Putting new wine into old wineskins is an increasingly popular fictional mode. Retellings of 19th-century novels abound. Jane Austen inevitably leads the way, with Val McDermid’s Northanger Abbey, Alexander McCall Smith’s Emma, Joanna Trollope’s Sense and Sensibility, and no fewer than four recent adaptations of Pride and Prejudice. Dickens, too, has been updated, with Michael Rosen’s Bah Humbug and Lorie Langdon’s Olivia Twist. Now Barbara Kingsolver pitches in with a contemporary version of David Copperfield.

Her Demon Copperhead is a russet-haired, mixed-race boy from the backwoods of South Virginia. His father died before he was born and his mother, like many of the novel’s characters, is addicted to opioids, leaving him in the hands of their kindly neighbour, Mrs Peggot. Demon grows up poor and wild but happy until his mother meets and marries Stoner, an abusive biker, and his true misfortunes begin.


For all that she rings the changes on Dickens’s characters, Kingsolver follows his plot almost to the letter. So Demon goes to Mr Crickson’s farm rather than Mr Creakle’s school, where he meets Tommy Waddles (Tommy Traddles) and Fast Forward (James Steerforth).
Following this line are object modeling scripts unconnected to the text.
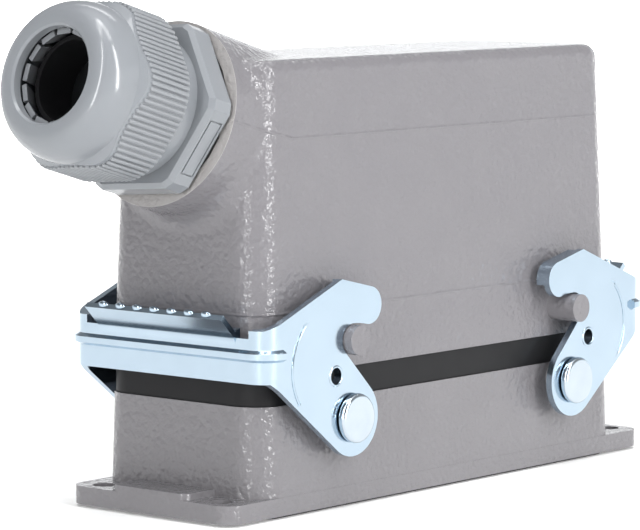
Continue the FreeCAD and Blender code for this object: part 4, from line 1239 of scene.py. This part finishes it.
@dataclass
class Studio:
    """Camera, floor and soft lights; lengths in metres.

    The surroundings are pale walls with a dark band above them and a pale ceiling. Each fade is a pair of
    places on the unit sphere, and its levels are the brightness before and after it.
    """

    camera_place: Triple = (-0.5806, -0.4774, 0.1210)
    camera_target: Triple = (-0.01618, 0.0, 0.04561)
    lens_mm: float = 200.5
    sensor_mm: float = 36.0
    clip: Pair = (0.05, 50.0)
    floor_z: float = -0.6 * MM
    floor_size: float = 24.0
    floor_colour: str = "f6f6f5"
    floor_roughness: float = 0.9
    floor_glow: float = 0.2
    wall_fade: Pair = (0.16, 0.38)
    wall_levels: Pair = (1.0, 0.25)
    ceiling_fade: Pair = (0.82, 0.95)
    ceiling_levels: Pair = (0.0, 0.9)
    side_fade: Pair = (-0.8, 0.75)
    side_levels: Pair = (0.6, 1.45)
    tint: tuple[float, float, float, float] = (0.97, 0.985, 1.0, 1.0)
    strips: tuple[tuple[str, float, float], ...] = (("left_strip", 195.0, 7.5), ("front_strip", 266.0, 10.5))
    strip_distance: float = 1.0
    strip_height: float = 0.72
    strip_size: Pair = (0.12, 1.4)
    top_distance: float = 0.35
    top_height: float = 1.6
    top_size: Pair = (0.3, 0.9)
    top_watts: float = 4.6
    background: SoftLight = SoftLight(
        "background_light", (2.2, 1.8, 1.9), (2.6, 2.6), 110.0, (2.0, 1.7, 0.0), spread_deg=80.0)

    def build(self) -> None:
        """Set up the camera, the floor and the lights."""
        self.camera()
        self.floor()
        self.surroundings()
        self.lights()
        view = bpy.context.scene.view_settings
        view.view_transform = "Standard"
        view.look = "None"

    def camera(self) -> None:
        """Camera at the photograph's place."""
        data = bpy.data.cameras.new("camera")
        data.lens, data.sensor_width = self.lens_mm, self.sensor_mm
        data.clip_start, data.clip_end = self.clip
        bpy.context.scene.camera = stand("camera", data, self.camera_place, self.camera_target)

    def floor(self) -> None:
        """Large pale floor."""
        floor = add_mesh(bpy.ops.mesh.primitive_plane_add, self.floor_z, size=self.floor_size)
        floor.name = "floor"
        material = bpy.data.materials.new("white_paper")
        material.use_nodes = True
        paper = material.node_tree.nodes["Principled BSDF"]
        paper.inputs["Base Color"].default_value = linear(self.floor_colour)
        paper.inputs["Roughness"].default_value = self.floor_roughness
        paper.inputs["Emission Color"].default_value = linear("ffffff")
        paper.inputs["Emission Strength"].default_value = self.floor_glow
        floor.data.materials.append(material)

    def surroundings(self) -> None:
        """World whose bands the glossy pieces mirror."""
        world = bpy.data.worlds.new("surroundings")
        world.use_nodes = True
        tree = world.node_tree
        direction = add_node(tree, "TexCoord").outputs["Generated"]
        axes = add_node(tree, "SeparateXYZ", inputs={0: direction}).outputs
        wall = ramp(tree, axes["Z"], self.wall_fade, self.wall_levels, soft=True)
        ceiling = ramp(tree, axes["Z"], self.ceiling_fade, self.ceiling_levels, soft=True)
        aside = ramp(tree, axes["X"], self.side_fade, self.side_levels)
        light = maths(tree, "MULTIPLY", maths(tree, "ADD", wall, ceiling), aside)
        background = tree.nodes["Background"]
        tree.links.new(light, background.inputs["Strength"])
        background.inputs["Color"].default_value = self.tint
        bpy.context.scene.world = world

    def lights(self) -> None:
        """Two tall strips that bend over the top, and a light on the background."""
        for name, turn_deg, watts in self.strips:
            turn = math.radians(turn_deg)
            out = Vector((math.cos(turn), math.sin(turn), 0))
            level = (0.0, 0.0, self.strip_height)
            place = (*(out * self.strip_distance).xy, self.strip_height)
            SoftLight(name, place, self.strip_size, watts, level).build()
            above = (*(out * self.top_distance).xy, self.top_height)
            SoftLight(name + "_top", above, self.top_size, self.top_watts, (0.0, 0.0, 0.0)).build()
        self.background.build()


def main() -> None:
    """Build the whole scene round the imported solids."""
    logging.basicConfig(level=logging.INFO, format="%(name)s: %(message)s")
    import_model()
    Studio().build()
    Castings().build()
    DomeNut().build()
    GlandBody().build()
    Levers().build()
    Insides().build()


if __name__ == "__main__":
    main()
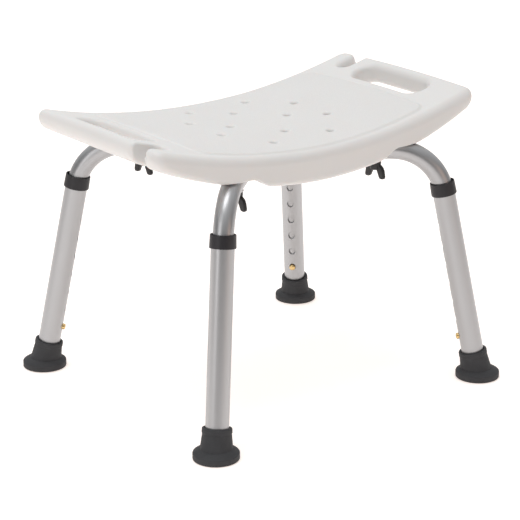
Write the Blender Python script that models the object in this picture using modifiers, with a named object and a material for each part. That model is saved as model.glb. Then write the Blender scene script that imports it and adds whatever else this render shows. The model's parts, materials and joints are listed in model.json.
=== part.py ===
"""Height-adjustable bath stool: a moulded seat on two crossed aluminium tubes with four telescopic legs.

Units are metres, +Z is up, X runs along the seat, and the origin is on the floor under the seat's centre.
"""

import math

import bmesh
import bpy
from mathutils import Matrix, Vector

COLLECTION = "bath_stool"
CUTTERS = "cutters"
GAP = 0.0003                     # clearance between two touching parts
WELD = 0.00001                   # points closer than this are one point
CUT_PAST = 0.0100                # how far a cutter runs past what it cuts
FLAT_ANGLE = math.radians(0.5)   # faces closer to level than this are one face
SMOOTH_ANGLE = 35                # edges sharper than this stay sharp, in degrees
SEAT_SMOOTH_ANGLE = 30

# Leg layout
FOOT_RADIUS = 0.2853             # floor distance from the centre to each leg's axis
DIAGONAL = math.radians(41.86)   # angle of a leg's vertical plane from the X axis
LEAN = math.radians(11.26)       # lean of a leg from the vertical
CORNERS = {
    "front_left": (-1, -1),
    "front_right": (1, -1),
    "rear_left": (-1, 1),
    "rear_right": (1, 1),
}

# Upper tubes, each running from one leg across to the opposite one
UPPER_R = 0.0127
UPPER_WALL = 0.0015
RUN_Z = 0.3056                   # height of the level run's centre line
RUN_SPAN = (RUN_Z - 2 * UPPER_R, RUN_Z + 2 * UPPER_R)
BEND_START = 0.2575              # distance along the leg from the floor to the bend
UPPER_END = 0.037                # distance along the leg from the floor to the tube's lower end
TUBE_SIDES = 16
BEND_STEPS = 7
LAP_HALF_WIDTH = 0.0165          # pressed lap where the two tubes cross
LAP_HALF_HEIGHT = 0.00535
LAP_FLAT = 0.017
LAP_FADE = 0.045
LAP_STEPS = 4
LAP_OFFSET = LAP_HALF_HEIGHT + GAP

# Lower tubes
LOWER_R = 0.0143
LOWER_BORE = 0.0130
LOWER_START = 0.0093
LOWER_END = BEND_START
ROUND_STEPS = 16
HOLE_PITCH = 0.0254
HOLE_COUNT = 7
HOLE_R = 0.0045
HOLE_SIDES = 8
SMALL_STEPS = 12                 # sides of pins and buttons
BUTTON_S = 0.0590                # distance along the leg from the floor to the locked hole

# Collars
COLLAR_START = 0.2525
COLLAR_END = 0.2691
COLLAR_R = 0.0163
COLLAR_LIP_R = 0.0145            # wide enough for the start of the bend
COLLAR_EDGE = 0.0012

# Feet
FLANGE_R = 0.0285
FLANGE_EDGE = 0.0078
FLANGE_ROUND = 0.0015
CREASE_Z = 0.0128
CUP_TOP = 0.0372
CUP_TOP_R = 0.0183
CUP_LOW_R = 0.0198
CUP_EDGE = 0.0010
CUP_LIP = 0.0050
CUP_ROOT = 0.0068
CUP_BORE_FLOOR = 0.0072
FOOT_WASHER_R = 0.0135
FOOT_WASHER_HOLE = 0.0040
FOOT_WASHER_T = 0.0015

# Snap buttons and their springs
BUTTON_R = 0.0040
BUTTON_INNER = 0.0102
BUTTON_OUTER = 0.0182
BUTTON_DOME = 0.0015
SPRING_WIDTH = 0.0080
SPRING_T = 0.0006
SPRING_ARM = 0.0096
SPRING_LOOP = 0.0420             # height of the loop above the button
SPRING_LOOP_R = 0.0030

# Clamping screws
SCREW_RADIUS = 0.148             # distance from the centre to each screw's axis
STUD_R = 0.0030
STUD_LOW = 0.2800
STUD_HIGH = 0.3315
SCREW_HOLE_R = 0.0035
WASHER_T = 0.0015
WASHER_R = 0.0085
KNOB_HUB_R = 0.0075
KNOB_HEIGHT = 0.0120
KNOB_EDGE = 0.0010
KNOB_SKIRT = 0.0030
WING_SPAN = 0.0160
WING_START = 0.0040              # how far below the head's top the wings begin
WING_ROUND = 0.0015
WING_DROP = 0.0228
WING_FOOT = 0.0070               # width of a wing along its foot
WING_T = 0.0050
KNOB_TURN = math.radians(-84)    # how the tightened knobs point
INSERT_R = 0.0055
INSERT_LOW = 0.3206
INSERT_HIGH = 0.3330
INSERT_BORE = 0.0033

# Centre bolt
BOLT_R = 0.0030
BOLT_HOLE_R = 0.0034
BOLT_HEAD_R = 0.0058
BOLT_HEAD_H = 0.0040
NUT_H = 0.0048
BOLT_WASHER_T = 0.0010
HEX = 6

# Seat
SEAT_HALF_LENGTH = 0.2510
SEAT_HALF_WIDTH = 0.1402         # at the middle of the long sides
SEAT_SIDE_BOW = 0.0065           # how much narrower the ends are, on each side
SEAT_END_BOW = 0.0010
SEAT_CORNER_R = 0.0160
SEAT_CORNER_SPAN = (1.5, 86.0)   # degrees of arc, meeting the bowed sides
SIDE_STEPS = 5
SEAT_TOP_Z = 0.3368
SEAT_TOP_RISE = 0.0375
SEAT_CROWN = 0.0028
SEAT_RIM_Z = 0.2945
SEAT_RIM_RISE = 0.0536
SEAT_UNDER_Z = 0.3208
SEAT_UNDER_RISE = 0.0345
SEAT_WALL = 0.0030
SEAT_ROLL = 0.0120               # rounding of the upper edge
SEAT_LOW_ROLL = 0.0070
SEAT_ROLL_STEPS = 3
SEAT_SLICE = 0.0340              # spacing of the cross cuts that let the seat curve
SLICE_NEAR = 0.000001
POCKET_HALF_LENGTH = 0.1860
POCKET_HALF_WIDTH = 0.1182
POCKET_CORNER_R = 0.0150
SLOT_INNER_X = 0.1945
SLOT_OUTER_X = 0.2310
SLOT_LOW_Y = -0.0715
SLOT_HIGH_Y = 0.0560
SLOT_CORNER_R = 0.0160
HOLDER_WIDTH = 0.0200
HOLDER_END_X = 0.2200
HOLDER_Y = 0.0895
DRAIN_R = 0.0042
DRAIN_SIDES = 8
DRAIN_QUARTER = ((0.0450, 0.0875), (0.0838, 0.0338), (0.0, 0.0530), (0.0456, 0.0))
NOTCH_INNER_X = 0.0935
NOTCH_OUTER_X = 0.1560
NOTCH_FLANK = 0.0170              # how far the sloping flank runs along the rim
NOTCH_FLANK_Z = 0.3040
NOTCH_LEAD = 0.0090
NOTCH_REACH = 0.1192
NOTCH_TOP_Z = 0.3145
BOSS_R = 0.0180
BOSS_LOW_Z = 0.3135
BOSS_HIGH_Z = 0.3300
VENT_X = 0.1150
VENT_R = 0.0035
VENT_TOP_Z = 0.3330              # inside the hollow, below the top skin
CHANNEL_GAP = 0.0008              # clearance round the upper tubes
CHANNEL_SMOOTH = 6
CENTRE_RECESS_R = 0.0100
CENTRE_RECESS_Z = 0.3275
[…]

Fast Forward seduces the Peggots’ granddaughter Emmy (Little Em’ly) and, even more dissolute than his prototype, he pimps her out to attract customers for his drug deals.

Like David, Demon is reunited with Betsy, an elderly female relative (here his grandmother), and her disabled brother Dick (thankfully without King Charles’s head), before going to live with Coach Winfield and his daughter Agnes, whom he initially takes for a boy, and falling in love with the drug-addled Dori, who, like Dora Spenlow in the original, has a snappish dog named Jip.

The parallels proliferate; Kingsolver even has Emmy living in ‘a geographic dome… like a boat turned upside down’, redolent of Mr Peggotty’s ‘black barge’. Only Uriah Heep (here U-Haul) and the Micawbers (the McCobbs) are poorly integrated into her scheme. But her fidelity to Dickens’s plot is an increasing distraction. She writes in an afterword that she wants to counter ‘hillbilly stereotypes’ and draw attention to ‘the limited choices and suffocated hopes, poverty built into a region by historical design’. Yet, rather than feeling for the characters’ wasted and brutalised lives, the reader is too busy focusing on Kingsolver’s virtuosic reworking of their models.

The narrative voice is a tour de force. David Copperfield has that of the author – unsurprisingly in his self-confessed ‘favourite child’. Demon, on the other hand, speaks in the authentic voice of a confused adolescent: breathlessly intense, sharp, knowing, full of pop-cultural references and increasingly hormonal. It’s the most powerful ventriloquist act by a female American author since Laura Albert assumed the identity of JT LeRoy.